Tess Stevens
TS075411@ohio.edu
12/2/14
PBS.org's article entitled, "Why New Journalism Ethics Have to be Public, Not Personal" attaches the idea of unified ethics to the back of journalism. In the social media age it is evident that all of our business is, or can be public at all times. Twitter, Facebook, Pinterest and more have enabled us to stay engaged with each other, the world and the news cycle more often than ever before. The double edged sword that is social media is showing its sharp side as ethicists all over are playing the guessing game regarding what is public and private. Journalism's impact on the world is bigger than ever, due to the sheer amount of space the internet has opened up for all walks of the journalism community.
The argument championed by author Stephen J.A. Ward is that journalism ethics do not belong to the journalist. They belong to the public. And this argument is more apt than ever as social media has catapulted the average journalist to greater heights than ever imagined. Brian Stelter of the New York Times has 251K followers on Twitter. The LA Times twitter account has 1.14 Million followers and an international following is made possible as well. Social media brings journalism closer to the people, and therefore; the ethics come closer too.
Ward puts together a few key points to take away from the article, they are as follows as the "Media Needs" of the consumer/citizen:
Informational Needs: Citizens cannot be vigilant and informed without access to a rich information soup of facts and reports about their world.
Explanatory Needs: Citizens need more than facts. They need context and casual explanations for properly understanding news and events.
Perspectival Enrichment Needs: Citizens need informed commentary, criticism, and multiple points of view on the information they obtain, and on the state of their society.
Advocational and Reform Needs: Citizens should be free to go beyond commentary to use media to advocate for causes, push for reforms or hear the positions of advocates.
Dialogic Needs: Citizens should have the opportunity to be part of reasonable and informed dialogue on common concerns and not be subject to disrespectful attacks.
These "demands" or "points of need" seem a hair idealistic in nature, but provide a reasonable blueprint for public ethics in regards to the digital age. Understanding the scope of access to information coupled with the need for good storytelling in conjunction with truth and advocacy is an essential thing to becoming a good journalist.
Ward goes on to explain that journalists have no special authority to "announce" what values they honor, but they must show their values as they are grounded in the needs listed above, based on a code of ethics tailored to cater to the public.
His most bold statement in the article is without question, "Subjectivism can damage free journalism. If citizens are told by journalists that they make up their own ethics, then citizens can conclude that tougher press laws are needed. Self regulation does not mean that each journalist regulates their own conduct."
An evident example of deviating from expected ethics is the controversial Stephen Glass, who fabricated stories, times, dates, people and pretty much anything he could come up with in order to shortcut the process. People like that are exceptions to my statements below.

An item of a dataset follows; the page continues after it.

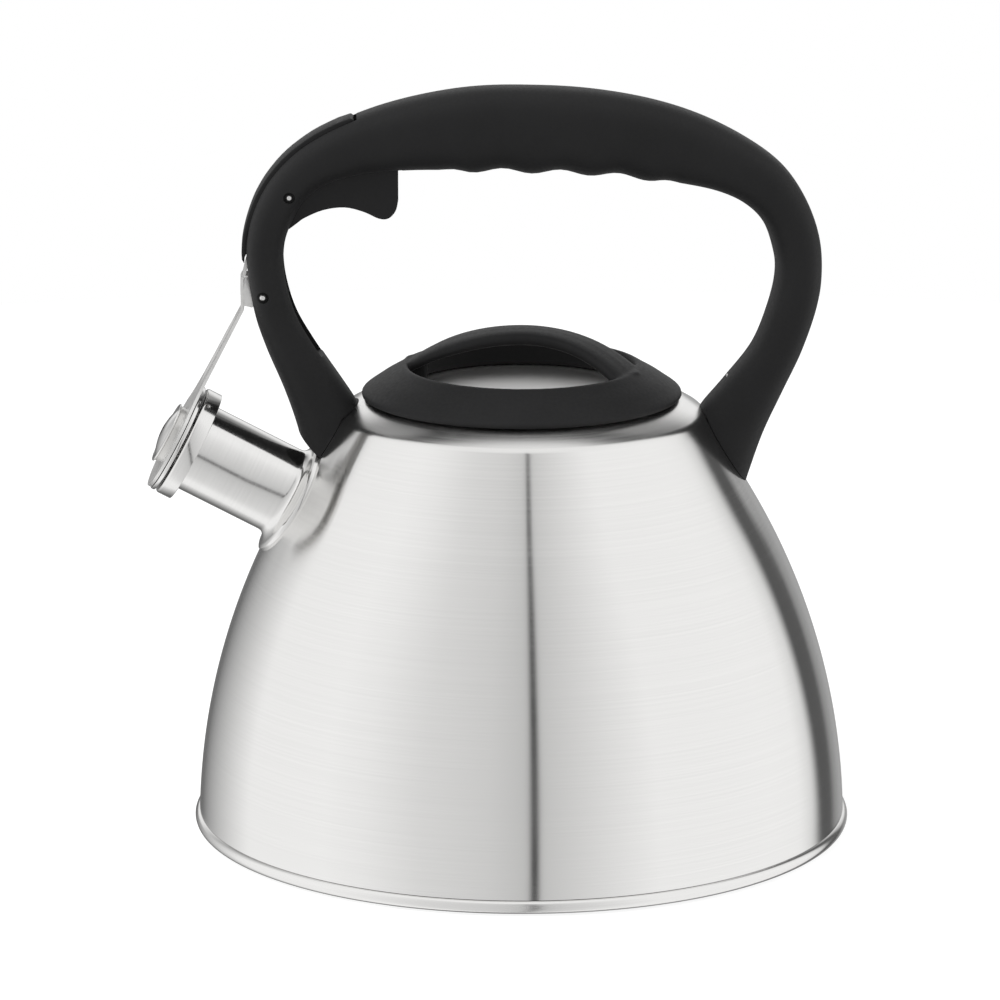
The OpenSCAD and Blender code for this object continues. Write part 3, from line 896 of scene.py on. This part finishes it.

Where I deviate from Ward, I believe that each journalist should have their own code of ethics under the guise of widely accepted ethics in a greater sense. If everyone keeps in mind the needs listed above, and crafts their own set of beliefs out of them then we get a wider range of ideas, and approaches to writing, story telling, and ultimately reporting. This creates a diversified community of journalists as opposed to a group of singular minded drones who adhere exclusively to codes that may be outdated in the next 10 years due to the flow of technology. Ward is trying to keep up with the times, but ultimately dates himself by putting such strict parameters on the needs of the people, and the journalists. If as journalists we don't have our own identity, our own code, personalized and tailored to each job and situation than what are we?
Unoriginal copies. Carbon copies. Ethics are something that appears to be concrete, but everything has gray matter. Lines get blurred, and without those stories that lean one way or the other we wouldn't have any examples to learn from. We wouldn't have mistakes and we wouldn't have greatness. We'd just have...copies. Endless amounts of copies addressing Ward's "needs of the people." Which may be morally and ethically on the up and up, but don't address the stories that require any sort of decision making whatsoever. The times when journalists have to show their stripes and truly act as their own ethical agent are the times when Pulitzers and Emmys are won, when impact is made, and without our own unique compass guiding us mediocrity would reign and what we now understand as style and skill, great story tellers and not so great ones would all blur into one gray copy, and that's not what makes journalism great. Diversity of ideas, different backgrounds and skills learned, or inherited make journalism great, not an overarching one-size fits all ethical wet blanket.